### [Dataset entries]
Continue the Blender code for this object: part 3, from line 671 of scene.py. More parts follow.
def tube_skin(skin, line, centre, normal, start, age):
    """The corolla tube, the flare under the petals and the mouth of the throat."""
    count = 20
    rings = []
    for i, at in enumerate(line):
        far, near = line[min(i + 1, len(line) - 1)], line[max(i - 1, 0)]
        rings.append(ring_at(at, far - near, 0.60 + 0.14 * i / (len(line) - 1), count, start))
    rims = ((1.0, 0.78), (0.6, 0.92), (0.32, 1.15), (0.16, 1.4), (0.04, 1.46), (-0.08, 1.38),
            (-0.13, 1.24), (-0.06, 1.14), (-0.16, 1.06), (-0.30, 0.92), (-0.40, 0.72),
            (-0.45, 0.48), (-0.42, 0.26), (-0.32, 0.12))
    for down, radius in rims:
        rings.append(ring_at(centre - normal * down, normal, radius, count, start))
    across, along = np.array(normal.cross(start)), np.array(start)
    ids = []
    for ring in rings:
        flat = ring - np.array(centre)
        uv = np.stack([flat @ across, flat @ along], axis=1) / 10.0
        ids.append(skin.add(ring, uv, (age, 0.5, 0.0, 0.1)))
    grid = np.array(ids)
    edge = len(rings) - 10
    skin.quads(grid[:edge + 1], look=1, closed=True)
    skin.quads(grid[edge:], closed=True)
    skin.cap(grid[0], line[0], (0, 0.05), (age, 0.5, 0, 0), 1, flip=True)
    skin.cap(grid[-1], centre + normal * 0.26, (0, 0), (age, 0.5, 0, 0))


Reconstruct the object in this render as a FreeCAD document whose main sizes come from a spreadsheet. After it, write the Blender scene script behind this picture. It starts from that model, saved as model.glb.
---
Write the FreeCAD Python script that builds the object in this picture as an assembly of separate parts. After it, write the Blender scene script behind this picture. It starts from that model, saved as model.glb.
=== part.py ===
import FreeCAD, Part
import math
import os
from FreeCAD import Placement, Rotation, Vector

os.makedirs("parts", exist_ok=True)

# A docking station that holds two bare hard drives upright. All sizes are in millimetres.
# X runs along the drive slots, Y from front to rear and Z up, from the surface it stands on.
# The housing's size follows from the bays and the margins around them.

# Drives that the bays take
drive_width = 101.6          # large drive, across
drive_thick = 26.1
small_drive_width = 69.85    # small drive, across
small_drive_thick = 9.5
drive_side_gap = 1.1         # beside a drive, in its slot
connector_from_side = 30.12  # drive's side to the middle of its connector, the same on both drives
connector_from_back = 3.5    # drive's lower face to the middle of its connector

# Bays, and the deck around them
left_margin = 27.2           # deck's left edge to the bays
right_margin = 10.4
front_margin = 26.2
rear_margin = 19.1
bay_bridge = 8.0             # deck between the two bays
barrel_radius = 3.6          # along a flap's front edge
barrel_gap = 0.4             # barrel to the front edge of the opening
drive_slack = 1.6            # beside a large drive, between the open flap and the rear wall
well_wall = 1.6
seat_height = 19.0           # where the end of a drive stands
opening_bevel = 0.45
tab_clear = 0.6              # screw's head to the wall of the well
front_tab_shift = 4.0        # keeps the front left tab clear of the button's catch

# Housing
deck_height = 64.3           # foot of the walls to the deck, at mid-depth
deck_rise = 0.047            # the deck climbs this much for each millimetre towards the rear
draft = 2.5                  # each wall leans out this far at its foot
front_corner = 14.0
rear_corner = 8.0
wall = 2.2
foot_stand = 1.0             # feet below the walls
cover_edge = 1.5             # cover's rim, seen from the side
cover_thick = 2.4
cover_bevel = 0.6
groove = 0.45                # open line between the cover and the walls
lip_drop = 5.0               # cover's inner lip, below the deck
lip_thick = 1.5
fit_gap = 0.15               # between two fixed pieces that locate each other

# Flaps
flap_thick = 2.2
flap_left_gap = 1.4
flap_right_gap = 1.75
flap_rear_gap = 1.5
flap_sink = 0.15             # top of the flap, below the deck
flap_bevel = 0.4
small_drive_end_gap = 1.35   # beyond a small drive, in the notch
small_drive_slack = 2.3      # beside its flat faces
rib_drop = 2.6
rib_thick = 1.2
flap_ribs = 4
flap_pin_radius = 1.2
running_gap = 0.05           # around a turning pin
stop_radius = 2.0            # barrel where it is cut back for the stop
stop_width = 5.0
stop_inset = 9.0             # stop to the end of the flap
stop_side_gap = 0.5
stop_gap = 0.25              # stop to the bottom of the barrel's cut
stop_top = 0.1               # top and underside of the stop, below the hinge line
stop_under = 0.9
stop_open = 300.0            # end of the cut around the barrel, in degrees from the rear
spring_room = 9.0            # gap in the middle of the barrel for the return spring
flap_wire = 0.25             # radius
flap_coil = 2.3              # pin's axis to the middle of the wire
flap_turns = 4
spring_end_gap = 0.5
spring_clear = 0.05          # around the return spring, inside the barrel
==
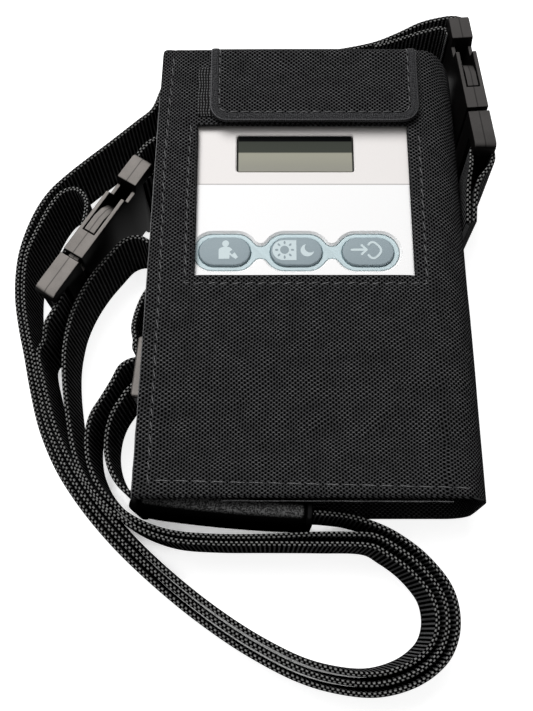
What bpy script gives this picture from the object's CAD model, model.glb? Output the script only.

### [What to produce]
Search the data for the word "starts" and copy each line where it appears.

### [Solved exercise]
Reconstruct the object in this render as a FreeCAD document whose main sizes come from a spreadsheet. After it, write the Blender scene script behind this picture. It starts from that model, saved as model.glb.
Write the FreeCAD Python script that builds the object in this picture as an assembly of separate parts. After it, write the Blender scene script behind this picture. It starts from that model, saved as model.glb.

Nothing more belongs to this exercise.